One reason the gap exists is structural. Traditional companies organize everything around predefined jobs: job descriptions, compensation bands, org charts, and training assignments. Employees get trained for the job they already have rather than developed for the contributions they could make. This approach tends to reserve meaningful growth experiences (high-profile projects, cross-functional moves, leadership exposure) for a small group of “high potentials” while everyone else gets standard coursework.
Organizations that take a skills-based approach handle this differently. Instead of asking “what job does this person hold?” they ask “what skills does this person have, and what skills could they build?” That shift opens development opportunities to a much wider group of employees. Rather than waiting for a promotion to gain new experiences, people can be matched to projects based on their current skills and their capacity to learn adjacent ones.
Turning Learning Into Development
If you’re an individual employee, the most important thing you can do is close the application gap yourself. After any training, identify one or two specific behaviors you’ll change in your daily work. Practice them deliberately, not just once but repeatedly over weeks. Ask your manager for feedback on whether the change is visible.
If you manage a team, build application into the design of any training initiative. Have employees set specific goals before they take a course: what will they do differently afterward? Follow up in one-on-ones to discuss how they’ve applied what they learned. Pair formal training with informal development opportunities like mentoring, job shadowing, or stretch assignments that force people to use new skills under real conditions.

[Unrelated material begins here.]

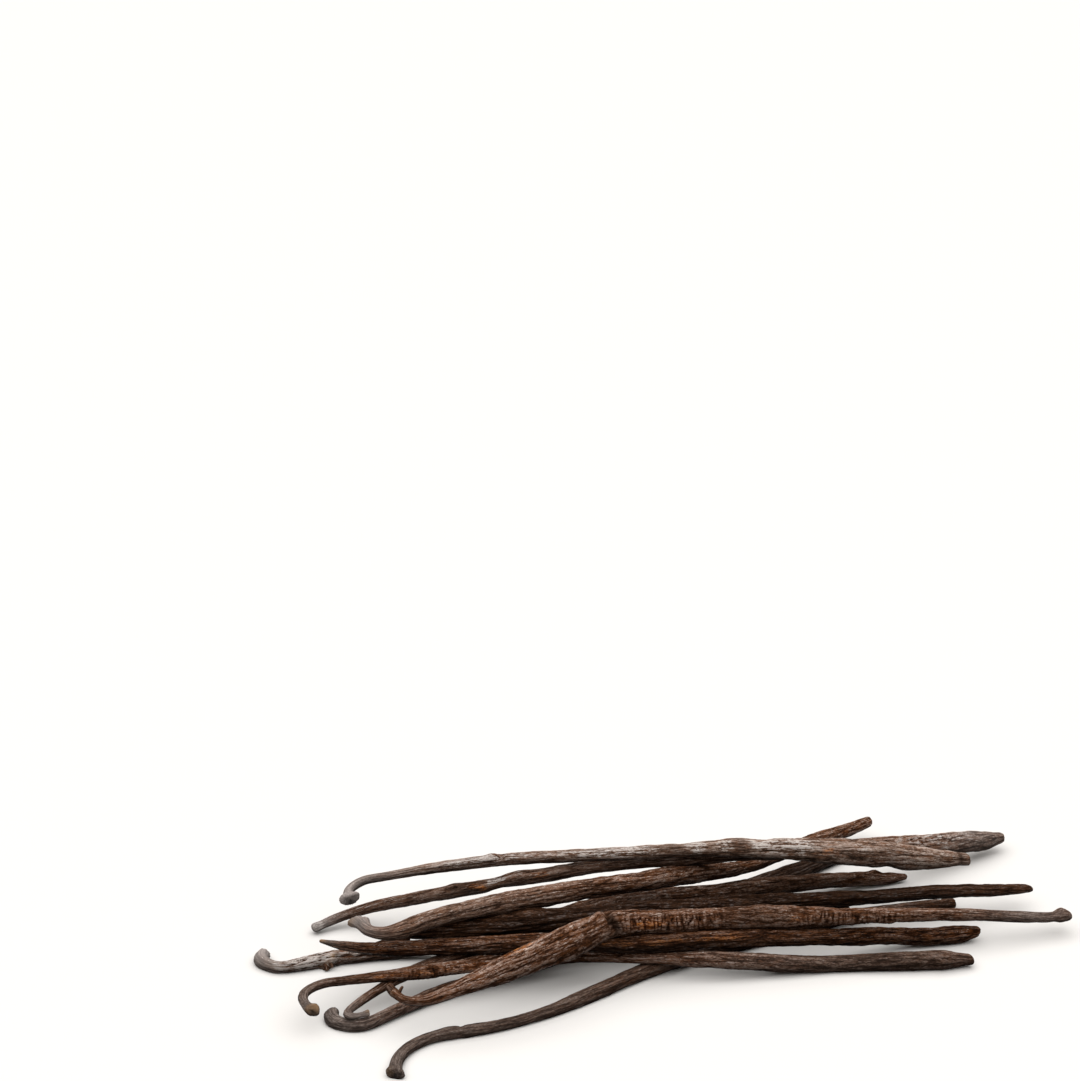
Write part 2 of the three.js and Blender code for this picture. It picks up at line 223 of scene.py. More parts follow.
            ("amber", 22, 15, 12, 30, 0.6), ("grey", 192, 0, 14, 360, 0.7),
        ],
    },
    "pod_top_back": {
        "slot": "frosted_skin", "seed": 41.1, "twist": 0.003, "folds": 0.9, "wrinkles": 1.1,
        "ends": ((0.25, -0.3), (0.35, 0.3)), "cuts": [(0, 173, 0.5), (1, 0, 0.5)],
        "shifts": [(1, 5, (-1.0, 0, 0.4)), (11, 5, (0, 0, 0.5)), (25, 9, (0, 0, -0.2))],
        "marks": [
            (0.3, 0, 1, 360, 0.3), (0.6, 160, 1.3, 42, 1.1), (0, 20, 1.2, 42, 0.7),
            (2.6, 0, 2.5, 360, -0.2), (2.2, -90, 1, 40, 0.25), (20, 0, 13, 360, -0.06),
            (88, 100, 16, 60, -0.5), (45.6, 60, 0.8, 45, -1.2), (43, 75, 1.6, 50, 0.75),
            (47.8, 60, 1.3, 40, 0.35), (46.6, 30, 0.7, 25, 0.35), (105, 100, 5, 45, 0.35),
            (112, 95, 2, 45, -0.25), (152, -62, 5, 40, 0.8), (142, -55, 3, 40, 0.4),
            (160, -60, 3, 40, 0.45), (147, -65, 1.4, 35, -0.3), (163.5, 30, 1.4, 70, 0.3),
            (166.2, 40, 0.6, 60, -0.5),
        ],
        "stains": [
            ("pale", 80, 60, 90, 360, 0.5), ("grey", 0, 0, 18, 360, 1.0),
            ("frost", 0, 0, 7, 360, 0.7), ("frost", 60, 60, 22, 80, 0.7),
            ("frost", 95, 60, 14, 80, 1.0), ("frost", 120, 50, 14, 80, 1.0),
            ("frost", 140, 40, 6, 60, 0.7), ("frost", 36, 50, 12, 80, 0.8),
            ("frost", 76, 60, 10, 80, 0.7), ("bare", 89.3, 39, 3.2, 70, 1.0),
            ("bare", 99.6, 45, 1.6, 60, 0.8), ("dark", 89.3, 45, 3.4, 70, 0.6),
            ("dark", 107.2, 48, 2.2, 70, 0.6), ("dark", 146, 45, 3, 50, 0.3),
            ("pale", 0, 0, 5, 360, 0.7), ("bare", 107.2, 48, 1.9, 70, 1.0),
            ("bare", 133, 30, 4, 50, 0.8), ("bare", 146, 45, 3, 50, 0.8),
            ("amber", 130, 22, 4, 40, 0.9), ("amber", 89.3, 45, 2, 50, 0.5),
            ("frost", 164.2, 30, 1.2, 60, 0.9), ("dark", 166.3, 40, 0.8, 80, 1.0),
            ("bare", 168, 30, 1, 360, 1.0),
        ],
    },
    "pod_top_front": {
        "slot": "brown_skin", "seed": 47.7, "twist": 0.006, "folds": 1.1, "wrinkles": 1.1,
        "ends": ((0.2, 0.3), (0.3, 0.4)), "cuts": [(0, 110, 0.7), (1, -60, 0.5)],
        "marks": [
            (0.6, 90, 1, 60, -0.25), (2.6, 130, 1.2, 50, 0.4), (63.7, 85, 1, 34, 0.7),
            (64.3, 45, 1, 30, 0.5), (64.8, 10, 1, 28, 0.35), (65.8, 75, 0.9, 26, -1.1),
            (66.3, 45, 1, 24, -1.3), (66.8, 12, 1, 24, -1.0), (67.7, -18, 1.2, 24, -0.7),
            (66.6, 95, 1.5, 50, 0.3), (65.4, 20, 1.3, 40, -0.4), (67.5, -20, 2.5, 40, 0.3),
            (55, -40, 8, 45, 0.45), (35, -50, 12, 40, 0.3), (109.8, 19, 1, 45, -0.5),
            (112, 30, 1.6, 40, 0.3), (107.4, 30, 1.6, 40, 0.3), (104.6, 95, 2, 35, 0.35),
            (140.6, -60, 0.6, 40, -0.4), (138.6, -60, 1.5, 40, 0.25), (186.4, 80, 1.8, 60, 0.8),
            (178, 0, 7, 360, 0.15), (184, -60, 1, 60, -0.2), (188.3, -60, 1, 60, 0.35),
        ],
        "strands": [
            ((-67.2, -38.3, 8.8), (-66.3, -37.9, 10.5), 0.5, 0.3, 0.15),
            ((-68.2, -37.0, 8.2), (-69.9, -35.9, 9.8), 1.1, 0.85, -0.15),
        ],
        "stains": [
            ("tan", 0.2, 90, 1.1, 360, 1.0), ("amber", 3, 60, 2.5, 90, 0.6),
            ("dark", 66, 70, 1.3, 30, 1.0), ("dark", 66.6, 35, 1.4, 30, 1.0),
            ("dark", 67.4, 0, 1.5, 30, 0.9), ("ribbed", 74, 25, 9, 55, 1.0),
            ("ribbed", 88, 25, 10, 50, 1.0), ("ribbed", 122, 20, 9, 50, 1.0),
            ("ribbed", 136, 5, 8, 55, 0.8), ("amber", 74, 10, 6, 40, 0.8),
            ("amber", 84, 15, 9, 40, 0.6), ("amber", 114, 10, 4, 40, 0.65),
            ("amber", 124, 20, 9, 40, 0.5), ("amber", 38, 110, 8, 25, 0.9),
            ("amber", 30, -25, 8, 30, 0.5), ("grey", 178, 0, 14, 360, 0.8),
            ("frost", 60, 60, 10, 60, 0.5), ("dark", 103, 10, 9, 360, 0.4),
            ("dark", 100, 0, 70, 360, 0.15),
        ],
    },
}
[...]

Some companies formalize this by encouraging employees and managers to identify development priorities together and then map specific learning opportunities to those priorities on a quarterly basis. Google, for example, asks employees to document their development priorities and identify learning opportunities tied to each one, then revisit progress in regular check-ins. The learning serves the development plan rather than existing in isolation.
The most effective development happens in the flow of work, not in a separate classroom or browser tab. When people learn something and immediately apply it to a real problem they’re facing, the knowledge sticks and the growth compounds. That’s the practical difference between learning and development: one fills your head, the other changes what you do with it.